*Stated problem*
Starting at the line containing "caster_plates();", please quote every line up to and including the line containing "for node in", exactly, and nothing beyond.
## start Data
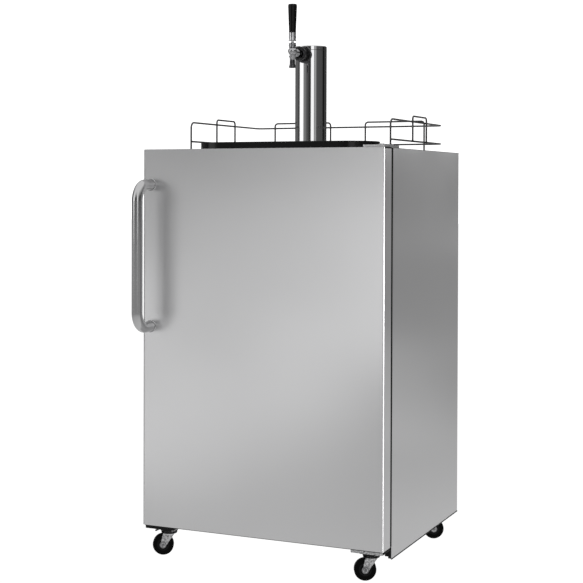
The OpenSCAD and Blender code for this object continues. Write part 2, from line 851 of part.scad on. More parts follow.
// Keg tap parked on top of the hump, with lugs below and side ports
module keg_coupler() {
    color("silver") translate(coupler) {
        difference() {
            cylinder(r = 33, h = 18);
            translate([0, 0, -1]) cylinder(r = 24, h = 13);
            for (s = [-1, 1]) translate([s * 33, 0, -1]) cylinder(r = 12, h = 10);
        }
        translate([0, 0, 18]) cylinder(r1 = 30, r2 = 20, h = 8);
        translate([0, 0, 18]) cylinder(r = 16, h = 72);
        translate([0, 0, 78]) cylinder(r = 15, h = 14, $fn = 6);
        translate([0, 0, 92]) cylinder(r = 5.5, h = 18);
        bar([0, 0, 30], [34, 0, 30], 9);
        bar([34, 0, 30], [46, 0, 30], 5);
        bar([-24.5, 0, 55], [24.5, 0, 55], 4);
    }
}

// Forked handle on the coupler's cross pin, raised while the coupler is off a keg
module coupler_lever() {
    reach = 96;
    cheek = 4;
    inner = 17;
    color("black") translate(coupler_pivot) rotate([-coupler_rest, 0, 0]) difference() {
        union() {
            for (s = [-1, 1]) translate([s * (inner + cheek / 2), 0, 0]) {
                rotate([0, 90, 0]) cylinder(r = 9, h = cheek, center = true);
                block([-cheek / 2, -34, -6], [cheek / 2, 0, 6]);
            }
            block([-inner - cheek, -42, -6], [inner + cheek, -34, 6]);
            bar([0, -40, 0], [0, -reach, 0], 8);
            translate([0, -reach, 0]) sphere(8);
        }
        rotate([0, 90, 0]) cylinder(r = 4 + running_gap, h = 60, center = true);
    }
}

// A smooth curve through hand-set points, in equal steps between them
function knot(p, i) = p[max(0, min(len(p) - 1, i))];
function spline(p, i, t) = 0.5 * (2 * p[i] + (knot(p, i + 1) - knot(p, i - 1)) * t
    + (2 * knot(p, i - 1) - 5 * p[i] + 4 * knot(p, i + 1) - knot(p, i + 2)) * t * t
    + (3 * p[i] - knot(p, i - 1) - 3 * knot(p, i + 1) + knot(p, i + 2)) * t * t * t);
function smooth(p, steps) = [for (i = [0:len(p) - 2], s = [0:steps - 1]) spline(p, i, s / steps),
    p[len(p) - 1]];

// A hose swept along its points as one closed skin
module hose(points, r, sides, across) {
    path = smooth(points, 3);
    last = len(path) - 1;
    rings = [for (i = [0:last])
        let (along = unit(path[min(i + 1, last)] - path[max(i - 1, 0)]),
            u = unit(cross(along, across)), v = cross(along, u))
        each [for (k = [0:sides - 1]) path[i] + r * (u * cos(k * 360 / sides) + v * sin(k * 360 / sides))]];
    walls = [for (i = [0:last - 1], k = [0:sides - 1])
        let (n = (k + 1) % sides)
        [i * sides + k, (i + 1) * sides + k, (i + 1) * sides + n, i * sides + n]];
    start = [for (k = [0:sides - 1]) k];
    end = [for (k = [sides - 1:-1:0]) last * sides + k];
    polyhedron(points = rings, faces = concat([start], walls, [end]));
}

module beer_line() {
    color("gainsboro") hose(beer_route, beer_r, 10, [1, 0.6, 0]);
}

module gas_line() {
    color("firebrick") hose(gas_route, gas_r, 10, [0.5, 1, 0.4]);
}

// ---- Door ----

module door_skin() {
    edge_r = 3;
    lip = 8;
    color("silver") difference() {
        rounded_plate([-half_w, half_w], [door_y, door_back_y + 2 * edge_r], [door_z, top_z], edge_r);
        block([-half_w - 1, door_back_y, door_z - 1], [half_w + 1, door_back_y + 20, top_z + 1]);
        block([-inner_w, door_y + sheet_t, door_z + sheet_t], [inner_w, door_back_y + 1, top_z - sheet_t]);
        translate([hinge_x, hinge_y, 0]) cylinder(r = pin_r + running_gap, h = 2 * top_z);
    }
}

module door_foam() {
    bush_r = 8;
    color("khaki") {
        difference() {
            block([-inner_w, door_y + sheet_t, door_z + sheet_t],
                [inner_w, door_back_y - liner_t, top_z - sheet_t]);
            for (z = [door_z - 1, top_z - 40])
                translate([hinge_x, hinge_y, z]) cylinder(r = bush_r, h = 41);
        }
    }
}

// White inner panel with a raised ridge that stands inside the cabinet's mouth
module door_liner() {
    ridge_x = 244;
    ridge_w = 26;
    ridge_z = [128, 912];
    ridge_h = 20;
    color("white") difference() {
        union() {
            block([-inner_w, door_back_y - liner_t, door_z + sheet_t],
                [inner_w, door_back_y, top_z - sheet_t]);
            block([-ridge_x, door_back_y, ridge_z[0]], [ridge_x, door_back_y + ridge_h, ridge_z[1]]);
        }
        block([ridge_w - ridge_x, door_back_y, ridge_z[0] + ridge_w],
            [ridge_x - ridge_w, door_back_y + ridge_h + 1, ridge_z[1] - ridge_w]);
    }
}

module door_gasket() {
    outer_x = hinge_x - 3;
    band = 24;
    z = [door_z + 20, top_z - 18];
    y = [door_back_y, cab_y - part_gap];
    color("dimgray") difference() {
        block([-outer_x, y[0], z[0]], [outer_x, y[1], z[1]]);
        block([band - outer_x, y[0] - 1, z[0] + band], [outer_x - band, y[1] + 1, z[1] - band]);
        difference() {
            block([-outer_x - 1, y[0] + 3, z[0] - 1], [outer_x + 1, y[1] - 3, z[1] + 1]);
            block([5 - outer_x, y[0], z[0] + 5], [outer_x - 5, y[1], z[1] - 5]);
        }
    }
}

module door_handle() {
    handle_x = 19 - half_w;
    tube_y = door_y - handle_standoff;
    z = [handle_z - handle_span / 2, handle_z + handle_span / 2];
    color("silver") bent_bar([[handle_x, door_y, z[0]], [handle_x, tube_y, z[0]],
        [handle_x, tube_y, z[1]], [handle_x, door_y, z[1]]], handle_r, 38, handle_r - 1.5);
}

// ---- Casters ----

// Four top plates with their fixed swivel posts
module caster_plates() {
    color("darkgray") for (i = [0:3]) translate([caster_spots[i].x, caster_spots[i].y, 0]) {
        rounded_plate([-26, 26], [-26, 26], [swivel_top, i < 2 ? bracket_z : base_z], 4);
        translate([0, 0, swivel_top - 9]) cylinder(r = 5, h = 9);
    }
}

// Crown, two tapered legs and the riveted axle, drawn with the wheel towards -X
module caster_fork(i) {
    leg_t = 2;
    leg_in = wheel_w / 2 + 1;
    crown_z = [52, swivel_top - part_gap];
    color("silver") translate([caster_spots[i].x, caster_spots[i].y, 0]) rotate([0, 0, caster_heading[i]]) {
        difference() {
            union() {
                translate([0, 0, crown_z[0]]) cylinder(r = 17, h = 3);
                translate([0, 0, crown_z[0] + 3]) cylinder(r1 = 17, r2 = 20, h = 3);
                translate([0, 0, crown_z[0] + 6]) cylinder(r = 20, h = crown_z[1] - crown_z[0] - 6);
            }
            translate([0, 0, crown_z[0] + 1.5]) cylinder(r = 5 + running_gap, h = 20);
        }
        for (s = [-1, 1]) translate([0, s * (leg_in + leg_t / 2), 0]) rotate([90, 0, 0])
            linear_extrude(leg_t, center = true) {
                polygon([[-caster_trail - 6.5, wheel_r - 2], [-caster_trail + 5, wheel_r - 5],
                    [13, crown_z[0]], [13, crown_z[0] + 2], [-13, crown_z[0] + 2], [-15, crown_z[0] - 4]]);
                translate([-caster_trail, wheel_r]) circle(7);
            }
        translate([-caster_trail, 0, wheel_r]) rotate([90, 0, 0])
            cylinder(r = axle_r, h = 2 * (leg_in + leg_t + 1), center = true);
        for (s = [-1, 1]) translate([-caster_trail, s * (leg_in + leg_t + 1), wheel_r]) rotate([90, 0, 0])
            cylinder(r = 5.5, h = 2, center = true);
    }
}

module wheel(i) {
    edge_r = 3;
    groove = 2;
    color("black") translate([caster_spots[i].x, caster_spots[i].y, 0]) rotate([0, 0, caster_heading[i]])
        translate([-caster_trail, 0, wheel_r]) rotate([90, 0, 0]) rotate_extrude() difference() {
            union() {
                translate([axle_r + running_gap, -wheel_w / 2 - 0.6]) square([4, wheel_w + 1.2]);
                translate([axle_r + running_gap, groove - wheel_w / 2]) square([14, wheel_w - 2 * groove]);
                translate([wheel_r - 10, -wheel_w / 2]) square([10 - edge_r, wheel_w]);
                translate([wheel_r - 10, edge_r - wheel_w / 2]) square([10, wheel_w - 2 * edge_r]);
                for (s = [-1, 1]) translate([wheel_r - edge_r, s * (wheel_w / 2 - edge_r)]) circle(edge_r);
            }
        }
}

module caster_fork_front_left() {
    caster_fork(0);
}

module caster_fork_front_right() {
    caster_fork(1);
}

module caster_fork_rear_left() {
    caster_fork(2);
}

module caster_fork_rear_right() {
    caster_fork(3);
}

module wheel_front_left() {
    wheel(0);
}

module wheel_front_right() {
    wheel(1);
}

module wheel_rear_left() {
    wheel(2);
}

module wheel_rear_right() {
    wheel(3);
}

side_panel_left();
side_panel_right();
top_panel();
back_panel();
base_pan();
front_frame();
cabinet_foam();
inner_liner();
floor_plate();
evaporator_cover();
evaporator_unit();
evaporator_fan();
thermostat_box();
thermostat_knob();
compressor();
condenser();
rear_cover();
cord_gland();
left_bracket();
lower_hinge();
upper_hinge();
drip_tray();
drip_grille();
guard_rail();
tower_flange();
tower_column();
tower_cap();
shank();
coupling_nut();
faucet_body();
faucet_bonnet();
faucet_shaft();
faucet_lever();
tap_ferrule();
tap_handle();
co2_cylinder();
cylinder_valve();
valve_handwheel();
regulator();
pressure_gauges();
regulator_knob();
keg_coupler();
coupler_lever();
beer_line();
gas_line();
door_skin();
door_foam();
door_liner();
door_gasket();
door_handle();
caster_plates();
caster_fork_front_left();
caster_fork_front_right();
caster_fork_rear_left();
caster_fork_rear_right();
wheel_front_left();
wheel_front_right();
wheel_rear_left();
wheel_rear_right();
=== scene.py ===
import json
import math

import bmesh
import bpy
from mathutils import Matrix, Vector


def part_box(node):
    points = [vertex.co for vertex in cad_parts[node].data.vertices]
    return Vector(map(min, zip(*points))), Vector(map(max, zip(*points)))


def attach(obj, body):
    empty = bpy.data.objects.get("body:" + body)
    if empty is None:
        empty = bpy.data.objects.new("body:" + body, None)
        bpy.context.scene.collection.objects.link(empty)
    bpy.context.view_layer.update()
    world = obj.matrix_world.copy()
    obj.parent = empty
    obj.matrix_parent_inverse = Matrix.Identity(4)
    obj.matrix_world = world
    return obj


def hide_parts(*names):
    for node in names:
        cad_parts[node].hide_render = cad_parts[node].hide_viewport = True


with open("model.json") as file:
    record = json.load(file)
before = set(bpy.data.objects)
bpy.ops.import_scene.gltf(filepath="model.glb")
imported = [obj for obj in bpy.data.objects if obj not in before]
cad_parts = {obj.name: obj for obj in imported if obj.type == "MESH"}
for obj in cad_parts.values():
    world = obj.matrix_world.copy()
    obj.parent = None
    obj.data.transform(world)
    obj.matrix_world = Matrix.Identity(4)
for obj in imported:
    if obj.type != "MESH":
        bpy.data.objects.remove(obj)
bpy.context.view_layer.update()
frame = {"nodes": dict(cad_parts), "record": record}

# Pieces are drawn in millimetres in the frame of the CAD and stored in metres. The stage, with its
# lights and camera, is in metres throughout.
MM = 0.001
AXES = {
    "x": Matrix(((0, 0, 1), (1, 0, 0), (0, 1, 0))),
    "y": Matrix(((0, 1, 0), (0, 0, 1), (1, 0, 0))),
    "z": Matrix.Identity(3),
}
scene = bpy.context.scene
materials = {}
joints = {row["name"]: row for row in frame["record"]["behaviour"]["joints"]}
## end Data
*The solution*
caster_plates();
caster_fork_front_left();
caster_fork_front_right();
caster_fork_rear_left();
caster_fork_rear_right();
wheel_front_left();
wheel_front_right();
wheel_rear_left();
wheel_rear_right();
=== scene.py ===
import json
import math

import bmesh
import bpy
from mathutils import Matrix, Vector


def part_box(node):
    points = [vertex.co for vertex in cad_parts[node].data.vertices]
    return Vector(map(min, zip(*points))), Vector(map(max, zip(*points)))


def attach(obj, body):
    empty = bpy.data.objects.get("body:" + body)
    if empty is None:
        empty = bpy.data.objects.new("body:" + body, None)
        bpy.context.scene.collection.objects.link(empty)
    bpy.context.view_layer.update()
    world = obj.matrix_world.copy()
    obj.parent = empty
    obj.matrix_parent_inverse = Matrix.Identity(4)
    obj.matrix_world = world
    return obj


def hide_parts(*names):
    for node in names:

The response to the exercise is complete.